For more information on the difference between gram-positive and gram-negative bacteria, keep visiting BYJU’S website or download BYJU’S app for further reference.

Further Reading:

Frequently Asked Questions

Give a few examples of gram-positive bacteria.

Gram-positive bacteria include the bacteria of genre Staphylococcus, Streptococcus, Enterococcus. These bacteria are the most common cause of clinical infections.

Which is more harmful- gram-positive bacteria or gram-negative bacteria?

Gram-negative bacteria are more harmful and cause certain diseases. Their outer membranes are hidden by a slime layer that hides the antigens present in the cell.

Is it easier to kill gram-positive bacteria?

The cell wall of the gram-positive bacteria absorbs antibiotics and cleaning products.

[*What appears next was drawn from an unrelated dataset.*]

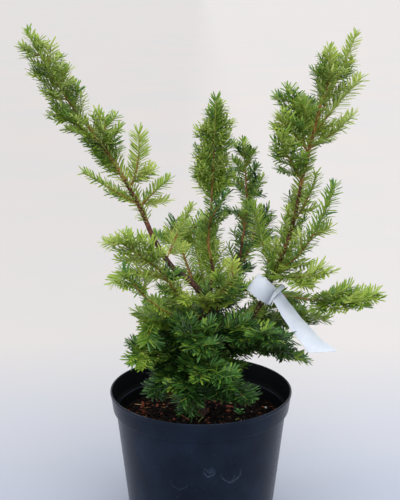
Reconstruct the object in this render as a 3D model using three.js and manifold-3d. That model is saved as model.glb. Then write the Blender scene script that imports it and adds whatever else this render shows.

Because of the outer peptidoglycan layer, they are easier to kill. Gram-negative bacteria cannot be killed easily.

What infections are caused by gram-positive bacteria?

Gram-positive bacteria are an important cause of Urinary Tract Infections. These are caused commonly in people who are more prone to urinary tract infections or are elderly or pregnant.

Which infections are caused by gram-negative bacteria?

The gram-negative bacteria causes infections such as pneumonia, bloodstream infections, wound infections and meningitis. The infections are caused by Acinetobacter, Pseudomonas aeruginosa and E.coli.